REPUBLIKA.CO.ID, JAKARTA - Ketua Bidang Advokasi YLBHI Muhammad Isnur menilai ucapan Menteri Koordinator Bidang Politik, Hukum, dan Keamanan Wiranto yang akan menindak pelaku penyebaran hoaks dengan UU terorisme adalah pernyataan yang berbahaya.
"Pernyataan Menkopolhukam itu agak ngawur ya. Pernyataan berbahaya dari Menkopolhukam," ujar Isnur kepada Republika, Kamis (21/3).
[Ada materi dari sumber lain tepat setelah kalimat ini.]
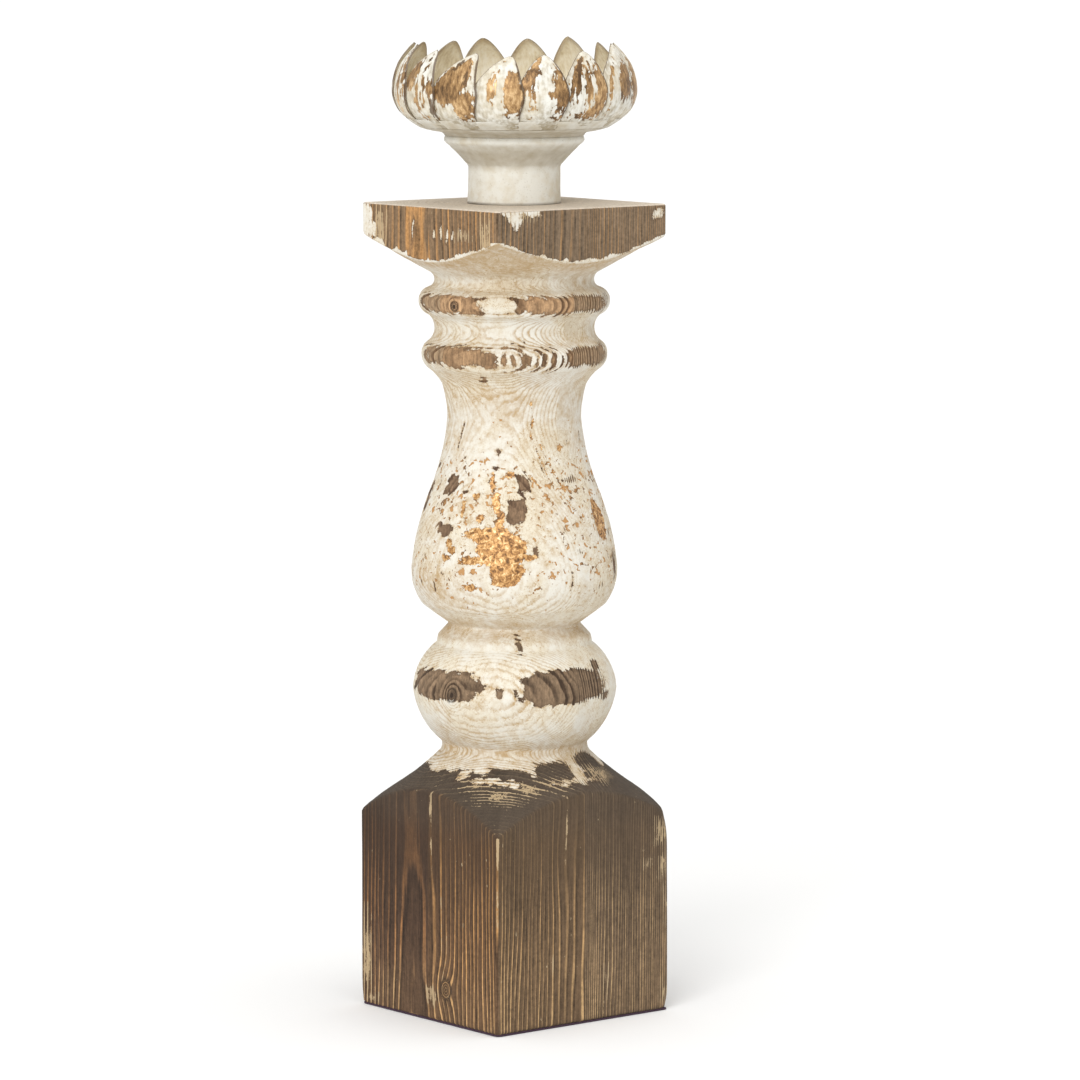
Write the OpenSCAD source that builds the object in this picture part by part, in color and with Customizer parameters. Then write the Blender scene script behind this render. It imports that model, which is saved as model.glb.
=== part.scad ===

Seharusnya, sambung Isnur, Wiranto membaca kembali definisi terorisme dalam UU yang dia buat sendiri. Karena jelas dalam definisi terorisme di UU Terorisme, hoaks bukan termasuk salah satunya. Definisi terorisme adalah perbuatan yang menggunakan kekerasan atau ancaman yang menimbulkan suasana teror atau rasa takut secara meluas, yang dapat menimbulkan korban yang bersifat massal, dan atau menimbulkan kerusakan atau kehancuran terhadap obyek-obyek vital yang strategis, lingkungan hidup, fasilitas publik atau fasilitas internasional dengan motif ideologi, politik, atau gangguan keamanan.
"Jadi jangan melontarkan isu-isu yang membahayakan," tegasnya.
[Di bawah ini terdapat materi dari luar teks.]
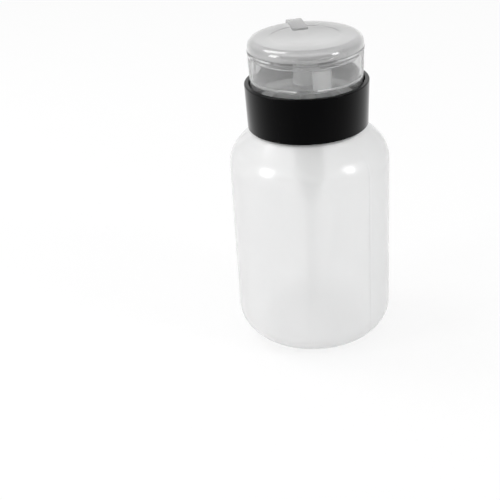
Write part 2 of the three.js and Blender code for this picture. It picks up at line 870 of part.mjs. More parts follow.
// The notch's plan, wider all round by a margin: a slot from behind the rim to its end,
// with a flared mouth and round inner corners.
function notchOutline(margin) {
  const half = notchHalfWidth + margin;
  const mouth = notchMouthRound - margin;
  const mouthY = lidRadius - notchMouthRound;
  const end = notchEndY - margin;
  const behind = lidRadius + cutOverrun;
  const flareX = notchHalfWidth + notchMouthRound;
  return [
    at(-flareX, behind),
    ...bend(-flareX, mouthY, mouth, quarterTurn, 0),
    ...bend(-half + notchEndRound, end + notchEndRound, notchEndRound, Math.PI, Math.PI + quarterTurn, 3),
    ...bend(half - notchEndRound, end + notchEndRound, notchEndRound, -quarterTurn, 0, 3),
    ...bend(flareX, mouthY, mouth, Math.PI, quarterTurn),
    at(flareX, behind),
  ];
}

function makeLid() {
  const recessFloor = lidTop - lidRecessDepth;
  const outside = turned(
    [
      at(0, lidBottom),
      at(lidRadius, lidBottom),
      ...bend(lidRadius - lidEdgeRound, lidTop - lidEdgeRound, lidEdgeRound, 0, quarterTurn),
      at(lidRecessRadius + lidRecessDepth, lidTop),
      at(lidRecessRadius, recessFloor),
      at(0, recessFloor),
    ],
    roundFaces,
  );
  const cavity = turned(
    [
      at(0, lidBottom - cutOverrun),
      at(lidInnerRadius, lidBottom - cutOverrun),
      ...bend(lidRadius - lidEdgeRound, lidTop - lidEdgeRound, lidEdgeRound - lidWall, 0, quarterTurn),
      at(0, lidTop - lidWall),
    ],
    roundFaces,
  );
  const lipTip = lidRadius + thumbLipReach;
  const lipRoot = Math.sqrt(lidRadius ** 2 - thumbLipHalfWidth ** 2);
  const sagitta = lipTip - lipRoot;
  const lipRadius = (thumbLipHalfWidth ** 2 + sagitta ** 2) / (sagitta * 2);
  const thumbLip = bar(lipRadius, lidBottom, lidBottom + thumbLipThickness, roundFaces).translate([
    0,
    lipRadius - lipTip,
    0,
  ]);
  const notch = raised(notchOutline(0), lidBottom - cutOverrun, lidTop + cutOverrun);
  const notchWall = raised(notchOutline(lidWall), lidBottom - cutOverrun * 2, lidTop + cutOverrun);
  let lid = outside.add(thumbLip).subtract(notch);
  hingeLeaves(lidBottom).forEach((leaf) => {
    lid = lid.add(leaf);
  });
  return piece('lid', lid.subtract(cavity.subtract(notchWall)), frosted);
}

function makeSnapLink() {
  const legBack = linkRingPivot.x + linkThickness / 2;
  const legFront = linkRingPivot.x - linkThickness / 2;
  const cornerY = legBack - linkCornerRound;
  const cornerZ = linkTop - linkCornerRound;
  const outline = [
    at(legFront, linkRingPivot.y),
    at(legBack, linkRingPivot.y),
    ...bend(cornerY, cornerZ, linkCornerRound, 0, quarterTurn),
    at(linkEndY, linkTop),
    at(linkEndY, linkTop - linkThickness),
    ...bend(cornerY, cornerZ, linkCornerRound - linkThickness, quarterTurn, 0),
  ];
  return piece('snap_link', widened(outline, linkWidth), frosted);
}

const pump = new THREE.Group();
pump.add(
  makeBottle(),
  makeCollar(),
  makeClosureNut(),
  makeNeckGasket(),
  makePumpCylinder(),
  makeCylinderCap(),
  makeDipTube(),
  makeBall('inlet_ball', inletBallRadius, inletBallHeight),
  makeBallCage(),
  makeReturnSpring(),
  makePistonSeat(),
  makePiston(),
  makePistonStem(),
  makeBall('outlet_ball', outletBallRadius, outletBallHeight),
  makePressHead(),
  makeNozzleCap(),
  makeHingeRing(),
  makeLid(),
  makeSnapLink(),
);

export default pump;
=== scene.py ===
"""Press-top remover bottle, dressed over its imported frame.

A milky blown bottle, a gloss black screw collar, a spring pump with a dip tube, and a clear
dispensing cup under a hinged lid that snaps shut. Sizes are in millimetres and become metres
where a mesh is made. +Z is up, the lid's hinge is on the +Y side.
"""

import logging
import math
from dataclasses import dataclass, replace
from enum import Enum
from typing import Callable, Sequence

import bmesh
import bpy
from mathutils import Matrix, Vector


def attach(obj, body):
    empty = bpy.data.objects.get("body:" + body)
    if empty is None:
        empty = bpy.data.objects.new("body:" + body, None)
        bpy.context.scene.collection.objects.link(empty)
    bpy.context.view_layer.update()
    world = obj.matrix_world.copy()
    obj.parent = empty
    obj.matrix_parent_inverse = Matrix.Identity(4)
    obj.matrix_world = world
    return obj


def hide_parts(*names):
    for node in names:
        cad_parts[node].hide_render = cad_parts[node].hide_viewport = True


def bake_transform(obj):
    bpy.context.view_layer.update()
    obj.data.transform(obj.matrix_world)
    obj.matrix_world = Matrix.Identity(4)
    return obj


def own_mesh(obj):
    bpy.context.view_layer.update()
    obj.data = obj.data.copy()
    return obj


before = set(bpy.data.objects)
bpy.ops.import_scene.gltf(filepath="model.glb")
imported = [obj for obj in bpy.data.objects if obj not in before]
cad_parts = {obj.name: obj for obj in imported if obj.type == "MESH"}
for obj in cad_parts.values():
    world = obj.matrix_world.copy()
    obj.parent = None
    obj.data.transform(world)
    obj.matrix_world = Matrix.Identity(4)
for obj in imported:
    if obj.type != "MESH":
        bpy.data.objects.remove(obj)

LOG = logging.getLogger("press_pump_bottle")

MM = 0.001
SEAT_GAP = 0.3
OVERRUN = 1.0
FULL_TURN = 2 * math.pi
FINE_FACES = 192
ROUND_FACES = 144
INNER_FACES = 72
SMALL_FACES = 48
ON_AXIS = 1e-6
PARALLEL = 1e-4
WELD_DISTANCE = 1e-7
CORNER_SHARE = 0.48
SHARP_TURN = 40.0
SEAM_STEP = 0.006
WIRE_SIDES = 12
THREAD_STEPS = 60
THREAD_FADE = 8
THREAD_SINK = 0.4
THREAD_EASE = 0.1
THREAD_SHOULDER = 0.55
THREAD_CREST = 0.3

Point = tuple[float, float]
Triple = tuple[float, float, float]
Corner = tuple[float, ...]
Colour = tuple[float, float, float]
Settings = tuple[tuple[str, float | tuple[float, ...]], ...]
Solid = bpy.types.Object
Socket = bpy.types.NodeSocket


class Body(Enum):
    """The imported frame's bodies, which the pieces ride on."""

    BOTTLE = "bottle"
    ENGINE = "engine"
    INLET_VALVE = "inlet_valve"
    CLOSURE = "closure"
    PLUNGER = "plunger"
    OUTLET_VALVE = "outlet_valve"
    LID = "lid"
    LINK = "link"


class Slot(Enum):
    """The record's material slots."""

    MILKY = "milky_plastic"
    BLACK = "black_plastic"
    CLEAR = "clear_plastic"
    WHITE = "white_plastic"
    TUBE = "tube_plastic"
    FOAM = "gasket_foam"
    STEEL = "steel"


class Union(Enum):
    """How one solid is combined with another."""

    JOIN = "UNION"
    CUT = "DIFFERENCE"


# ---------------------------------------------------------------- outlines


def rounded(corners: Sequence[Corner], closed: bool = True, step: float = 12.0) -> list[Point]:
    """Rounds the corners of an outline.

    Args:
        corners: Points (x, y) or (x, y, radius), in millimetres.
        closed: Whether the last point joins the first one.
        step: The turn between two points of an arc, in degrees.

    Returns:
        The points of the outline, with an arc at each corner that has a radius.
    """
    points: list[Point] = []
    count = len(corners)
    for index, corner in enumerate(corners):
        here = Vector(corner[:2])
        radius = corner[2] if len(corner) > 2 else 0.0
        if radius <= 0 or (not closed and index in (0, count - 1)):
            points.append((here.x, here.y))
            continue
        before = Vector(corners[index - 1][:2]) - here
        after = Vector(corners[(index + 1) % count][:2]) - here
        angle = before.angle(after)
        reach = radius / math.tan(angle / 2)
        limit = CORNER_SHARE * min(before.length, after.length)
        if reach > limit:
            reach = limit
            radius = reach * math.tan(angle / 2)
        inward = (before.normalized() + after.normalized()).normalized()
        middle = here + inward * (radius / math.sin(angle / 2))
        start = here + before.normalized() * reach - middle
        turn = -start.angle_signed(here + after.normalized() * reach - middle)
        steps = max(1, round(abs(math.degrees(turn)) / step))
        for part in range(steps + 1):
            arm = start.copy()
            arm.rotate(Matrix.Rotation(turn * part / steps, 2))
            points.append((middle.x + arm.x, middle.y + arm.y))
    return points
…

Bahkan, lanjut Isnur, pihak Kepolisian juga akan kebingungan bila pidana hoaks masuk UU Terorisme. "Karena kepolisian kan melakukan pidana berdasarkan delik yang terjadi. selama ini hoaks terjadi dijerat dengan UU ITE dan sekarang tiba-tiba masuk UU Terorisme. Saya tidak tahu logika seperti apa yang digunakan pak Wiranto," ucapnya.
Menurut Isnur apa yang disampaikan Wiranto adalah pengertian yang sangat sempit. Isnur menyatakan bahwa hoaks bukanlah aksi terorisme dan sudah mempunyai definisi tersendiri. Dampak psikologis tidak berarti hoaks adalah terorisme.
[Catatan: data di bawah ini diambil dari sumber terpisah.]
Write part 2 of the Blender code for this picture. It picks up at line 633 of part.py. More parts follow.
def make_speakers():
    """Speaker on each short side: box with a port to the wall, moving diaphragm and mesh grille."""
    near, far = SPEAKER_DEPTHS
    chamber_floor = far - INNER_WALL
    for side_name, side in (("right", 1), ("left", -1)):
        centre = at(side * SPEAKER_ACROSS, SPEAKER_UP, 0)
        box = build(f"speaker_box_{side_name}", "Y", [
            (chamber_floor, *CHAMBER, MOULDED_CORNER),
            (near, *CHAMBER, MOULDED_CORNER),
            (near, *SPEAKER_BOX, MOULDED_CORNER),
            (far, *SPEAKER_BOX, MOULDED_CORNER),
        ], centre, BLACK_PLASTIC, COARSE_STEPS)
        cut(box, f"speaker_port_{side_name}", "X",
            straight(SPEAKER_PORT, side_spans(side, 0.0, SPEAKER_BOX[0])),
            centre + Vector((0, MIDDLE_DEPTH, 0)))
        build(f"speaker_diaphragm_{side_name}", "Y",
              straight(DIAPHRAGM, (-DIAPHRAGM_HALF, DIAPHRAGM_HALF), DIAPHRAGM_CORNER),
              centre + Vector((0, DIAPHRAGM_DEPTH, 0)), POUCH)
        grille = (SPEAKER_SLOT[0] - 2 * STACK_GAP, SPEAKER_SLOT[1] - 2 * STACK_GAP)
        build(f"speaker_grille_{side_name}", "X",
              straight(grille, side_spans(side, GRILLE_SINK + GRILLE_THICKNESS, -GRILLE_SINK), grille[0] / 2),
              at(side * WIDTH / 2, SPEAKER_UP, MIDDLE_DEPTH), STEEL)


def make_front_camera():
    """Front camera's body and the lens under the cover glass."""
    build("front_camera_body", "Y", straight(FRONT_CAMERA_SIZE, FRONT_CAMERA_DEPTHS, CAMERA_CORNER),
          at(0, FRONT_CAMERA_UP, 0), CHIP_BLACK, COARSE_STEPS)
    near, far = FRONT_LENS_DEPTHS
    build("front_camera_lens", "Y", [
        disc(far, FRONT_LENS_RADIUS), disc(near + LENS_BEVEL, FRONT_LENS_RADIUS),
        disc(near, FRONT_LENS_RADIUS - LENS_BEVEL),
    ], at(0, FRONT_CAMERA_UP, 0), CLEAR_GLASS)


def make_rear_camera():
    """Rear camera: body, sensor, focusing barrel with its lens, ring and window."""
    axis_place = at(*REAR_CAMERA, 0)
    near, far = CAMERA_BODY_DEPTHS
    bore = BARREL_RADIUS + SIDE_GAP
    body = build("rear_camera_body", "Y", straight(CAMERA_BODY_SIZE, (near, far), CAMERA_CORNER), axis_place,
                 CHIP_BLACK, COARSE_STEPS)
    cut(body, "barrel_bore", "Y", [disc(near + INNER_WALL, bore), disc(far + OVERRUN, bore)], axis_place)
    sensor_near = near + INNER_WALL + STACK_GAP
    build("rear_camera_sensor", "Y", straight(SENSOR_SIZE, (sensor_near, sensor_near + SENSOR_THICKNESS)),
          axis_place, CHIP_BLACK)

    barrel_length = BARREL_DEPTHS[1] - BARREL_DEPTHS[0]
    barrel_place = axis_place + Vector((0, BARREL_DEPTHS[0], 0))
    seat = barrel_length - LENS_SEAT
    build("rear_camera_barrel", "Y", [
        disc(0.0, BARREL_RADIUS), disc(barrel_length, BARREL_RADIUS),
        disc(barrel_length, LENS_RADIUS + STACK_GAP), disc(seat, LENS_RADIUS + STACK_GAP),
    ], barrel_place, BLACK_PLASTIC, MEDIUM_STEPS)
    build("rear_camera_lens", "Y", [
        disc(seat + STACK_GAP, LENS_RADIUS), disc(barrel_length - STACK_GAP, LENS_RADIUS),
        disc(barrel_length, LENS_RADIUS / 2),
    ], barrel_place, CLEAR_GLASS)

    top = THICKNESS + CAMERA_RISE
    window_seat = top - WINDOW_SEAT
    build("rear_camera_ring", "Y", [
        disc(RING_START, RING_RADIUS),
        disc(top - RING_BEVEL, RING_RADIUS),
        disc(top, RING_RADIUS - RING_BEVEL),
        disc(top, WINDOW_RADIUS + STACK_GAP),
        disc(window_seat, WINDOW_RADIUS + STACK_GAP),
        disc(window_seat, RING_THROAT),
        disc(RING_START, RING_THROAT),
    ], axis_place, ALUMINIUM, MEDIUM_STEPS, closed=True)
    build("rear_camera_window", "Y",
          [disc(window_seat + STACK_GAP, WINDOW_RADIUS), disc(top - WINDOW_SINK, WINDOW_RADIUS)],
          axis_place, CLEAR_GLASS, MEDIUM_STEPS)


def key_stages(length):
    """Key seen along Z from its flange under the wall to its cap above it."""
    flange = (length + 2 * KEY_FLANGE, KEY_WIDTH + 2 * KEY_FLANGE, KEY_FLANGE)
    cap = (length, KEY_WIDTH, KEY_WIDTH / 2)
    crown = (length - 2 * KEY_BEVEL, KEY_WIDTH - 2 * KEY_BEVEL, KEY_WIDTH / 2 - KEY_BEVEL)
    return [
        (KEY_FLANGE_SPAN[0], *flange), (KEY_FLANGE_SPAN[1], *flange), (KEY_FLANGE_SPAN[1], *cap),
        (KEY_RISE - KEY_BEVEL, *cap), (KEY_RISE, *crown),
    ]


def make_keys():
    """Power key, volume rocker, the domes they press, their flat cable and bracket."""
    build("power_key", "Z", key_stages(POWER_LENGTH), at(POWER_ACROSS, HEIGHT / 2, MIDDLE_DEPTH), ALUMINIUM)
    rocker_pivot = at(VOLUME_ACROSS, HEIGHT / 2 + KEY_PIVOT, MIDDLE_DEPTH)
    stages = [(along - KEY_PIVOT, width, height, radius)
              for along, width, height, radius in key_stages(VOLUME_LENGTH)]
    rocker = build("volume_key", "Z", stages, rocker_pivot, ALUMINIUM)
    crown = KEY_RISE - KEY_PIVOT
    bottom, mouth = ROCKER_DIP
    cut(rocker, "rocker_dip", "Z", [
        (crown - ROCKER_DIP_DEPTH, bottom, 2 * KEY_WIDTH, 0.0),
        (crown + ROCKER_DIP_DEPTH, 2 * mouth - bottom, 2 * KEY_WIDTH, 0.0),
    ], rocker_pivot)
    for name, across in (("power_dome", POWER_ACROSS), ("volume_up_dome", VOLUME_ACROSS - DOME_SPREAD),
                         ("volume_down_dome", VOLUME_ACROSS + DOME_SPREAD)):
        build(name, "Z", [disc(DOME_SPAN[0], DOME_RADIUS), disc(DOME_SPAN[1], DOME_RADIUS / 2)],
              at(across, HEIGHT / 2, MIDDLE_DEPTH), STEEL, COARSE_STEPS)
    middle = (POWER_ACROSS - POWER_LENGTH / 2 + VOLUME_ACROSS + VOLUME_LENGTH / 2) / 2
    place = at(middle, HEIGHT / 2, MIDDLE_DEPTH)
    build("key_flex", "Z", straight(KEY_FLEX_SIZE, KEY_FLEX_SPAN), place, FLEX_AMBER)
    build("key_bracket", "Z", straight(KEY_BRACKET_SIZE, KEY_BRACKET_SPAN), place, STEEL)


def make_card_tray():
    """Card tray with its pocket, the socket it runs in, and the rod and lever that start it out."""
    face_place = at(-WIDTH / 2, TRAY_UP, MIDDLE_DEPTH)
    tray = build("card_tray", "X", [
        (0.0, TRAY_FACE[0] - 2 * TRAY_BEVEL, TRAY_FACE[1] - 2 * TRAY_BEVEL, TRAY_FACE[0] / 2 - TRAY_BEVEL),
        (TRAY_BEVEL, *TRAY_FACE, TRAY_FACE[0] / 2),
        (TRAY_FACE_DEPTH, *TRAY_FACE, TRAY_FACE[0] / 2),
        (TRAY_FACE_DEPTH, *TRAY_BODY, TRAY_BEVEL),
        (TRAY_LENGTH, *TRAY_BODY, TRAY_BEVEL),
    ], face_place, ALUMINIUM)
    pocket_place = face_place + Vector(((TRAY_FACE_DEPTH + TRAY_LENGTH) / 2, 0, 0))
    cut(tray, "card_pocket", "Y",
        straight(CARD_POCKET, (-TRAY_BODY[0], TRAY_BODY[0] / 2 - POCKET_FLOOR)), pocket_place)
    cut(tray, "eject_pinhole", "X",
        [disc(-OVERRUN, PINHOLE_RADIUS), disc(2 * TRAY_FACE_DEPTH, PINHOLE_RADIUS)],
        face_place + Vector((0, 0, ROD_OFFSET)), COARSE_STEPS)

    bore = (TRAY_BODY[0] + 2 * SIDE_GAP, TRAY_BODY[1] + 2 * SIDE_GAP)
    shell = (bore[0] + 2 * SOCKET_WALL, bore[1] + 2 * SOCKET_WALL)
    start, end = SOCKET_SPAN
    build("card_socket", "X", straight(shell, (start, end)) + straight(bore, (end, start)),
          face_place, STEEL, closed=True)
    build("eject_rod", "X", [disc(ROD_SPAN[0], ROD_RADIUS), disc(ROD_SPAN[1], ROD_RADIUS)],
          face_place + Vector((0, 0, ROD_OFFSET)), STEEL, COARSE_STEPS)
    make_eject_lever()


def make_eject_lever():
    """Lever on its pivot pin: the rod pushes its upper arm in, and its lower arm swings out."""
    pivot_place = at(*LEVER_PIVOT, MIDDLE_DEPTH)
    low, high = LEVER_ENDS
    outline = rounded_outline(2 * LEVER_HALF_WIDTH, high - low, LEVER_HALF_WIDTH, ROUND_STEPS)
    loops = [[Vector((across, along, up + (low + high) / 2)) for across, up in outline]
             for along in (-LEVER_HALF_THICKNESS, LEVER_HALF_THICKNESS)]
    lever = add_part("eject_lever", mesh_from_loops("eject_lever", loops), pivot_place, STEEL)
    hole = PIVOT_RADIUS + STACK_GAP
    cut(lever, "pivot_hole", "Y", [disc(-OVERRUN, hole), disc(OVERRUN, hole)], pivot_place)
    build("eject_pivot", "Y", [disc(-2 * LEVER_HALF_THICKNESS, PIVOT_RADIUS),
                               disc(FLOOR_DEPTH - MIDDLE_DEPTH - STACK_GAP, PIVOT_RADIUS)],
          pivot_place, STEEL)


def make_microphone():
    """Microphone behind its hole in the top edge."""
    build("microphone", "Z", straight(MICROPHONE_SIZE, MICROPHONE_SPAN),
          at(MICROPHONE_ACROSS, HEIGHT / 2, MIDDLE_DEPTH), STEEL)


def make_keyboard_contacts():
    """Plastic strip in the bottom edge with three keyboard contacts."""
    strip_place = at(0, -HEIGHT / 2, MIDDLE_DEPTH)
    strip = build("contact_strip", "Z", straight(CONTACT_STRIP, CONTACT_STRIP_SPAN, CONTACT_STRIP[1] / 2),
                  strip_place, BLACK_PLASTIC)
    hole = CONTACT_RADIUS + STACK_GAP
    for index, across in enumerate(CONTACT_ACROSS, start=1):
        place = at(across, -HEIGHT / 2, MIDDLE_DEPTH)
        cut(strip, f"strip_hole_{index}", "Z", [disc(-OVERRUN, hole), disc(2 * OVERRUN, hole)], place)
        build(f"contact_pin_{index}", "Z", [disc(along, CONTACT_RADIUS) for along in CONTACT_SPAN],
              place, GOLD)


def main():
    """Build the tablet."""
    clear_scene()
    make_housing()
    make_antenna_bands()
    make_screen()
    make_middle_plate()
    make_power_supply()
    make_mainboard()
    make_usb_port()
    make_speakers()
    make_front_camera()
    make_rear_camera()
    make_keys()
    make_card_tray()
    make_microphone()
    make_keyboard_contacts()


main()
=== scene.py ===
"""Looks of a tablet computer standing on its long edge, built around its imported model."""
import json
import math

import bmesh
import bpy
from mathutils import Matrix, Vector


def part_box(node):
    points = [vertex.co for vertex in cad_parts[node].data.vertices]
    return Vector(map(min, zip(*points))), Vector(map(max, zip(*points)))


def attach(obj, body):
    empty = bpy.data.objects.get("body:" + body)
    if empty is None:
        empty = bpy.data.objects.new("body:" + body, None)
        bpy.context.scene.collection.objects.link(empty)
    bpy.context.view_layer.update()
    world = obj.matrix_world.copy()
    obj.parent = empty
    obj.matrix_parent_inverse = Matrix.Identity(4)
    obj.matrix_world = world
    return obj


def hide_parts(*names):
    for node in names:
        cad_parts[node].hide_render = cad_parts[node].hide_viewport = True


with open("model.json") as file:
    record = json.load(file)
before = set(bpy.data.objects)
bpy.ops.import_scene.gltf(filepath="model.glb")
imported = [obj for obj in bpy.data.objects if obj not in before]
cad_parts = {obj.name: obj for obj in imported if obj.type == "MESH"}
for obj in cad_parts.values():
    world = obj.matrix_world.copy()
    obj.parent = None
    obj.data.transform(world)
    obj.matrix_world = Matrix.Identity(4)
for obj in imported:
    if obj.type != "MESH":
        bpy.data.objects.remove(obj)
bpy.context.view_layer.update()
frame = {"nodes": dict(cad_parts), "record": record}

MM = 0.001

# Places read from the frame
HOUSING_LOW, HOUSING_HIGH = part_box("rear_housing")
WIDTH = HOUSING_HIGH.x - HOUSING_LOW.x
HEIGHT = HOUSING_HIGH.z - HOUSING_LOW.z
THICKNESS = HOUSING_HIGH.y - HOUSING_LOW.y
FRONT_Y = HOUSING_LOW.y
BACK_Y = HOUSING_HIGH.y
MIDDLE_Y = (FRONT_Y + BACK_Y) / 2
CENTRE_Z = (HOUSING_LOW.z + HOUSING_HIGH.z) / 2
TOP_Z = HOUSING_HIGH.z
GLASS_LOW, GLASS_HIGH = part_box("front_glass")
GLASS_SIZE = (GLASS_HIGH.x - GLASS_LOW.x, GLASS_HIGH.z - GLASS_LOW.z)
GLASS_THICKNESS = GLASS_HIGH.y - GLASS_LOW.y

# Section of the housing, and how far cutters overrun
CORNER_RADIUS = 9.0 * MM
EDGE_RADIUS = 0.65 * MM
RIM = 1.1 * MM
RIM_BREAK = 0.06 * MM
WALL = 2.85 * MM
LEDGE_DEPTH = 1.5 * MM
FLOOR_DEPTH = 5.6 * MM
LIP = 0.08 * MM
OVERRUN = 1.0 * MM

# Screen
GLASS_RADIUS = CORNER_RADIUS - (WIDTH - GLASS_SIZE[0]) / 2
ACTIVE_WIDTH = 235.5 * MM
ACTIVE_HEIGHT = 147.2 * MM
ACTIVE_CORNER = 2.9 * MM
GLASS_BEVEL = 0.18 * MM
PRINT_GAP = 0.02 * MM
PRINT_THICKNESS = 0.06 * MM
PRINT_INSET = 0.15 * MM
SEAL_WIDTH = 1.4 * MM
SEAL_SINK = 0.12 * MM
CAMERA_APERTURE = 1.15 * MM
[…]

"Perlu diingat, terorisme adalah tindak pidana yang diatur secara ketat dan sempit serta terbatas di UU terorisme jelas aturannya. unsur-unsurnya jelas. Patut dia cabut kembali itu pernyataanya," tambahnya.
Sebelumnya, Wiranto menyatakan hoaks merupakan bagian dari tindakan terorisme dan karenanya pelaku bisa dijerat dengan UU Terorisme. Ia mendefinisikan terorisme sebagai suatu tindakan yang menimbulkan ketakutan di masyarakat.
Menurut Wiranto, hoaks yang mengancam masyarakat untuk tidak datang ke tempat pemungutan suara (TPS) sudah masih ke dalam pengertian terorisme. Ia menyebutkan, kabar bohong merupakan ancaman baru yang sebelumnya tidak begitu marak pada pelaksanaan pemilu dan keberadaannya dapat mengganggu psikologi masyarakat.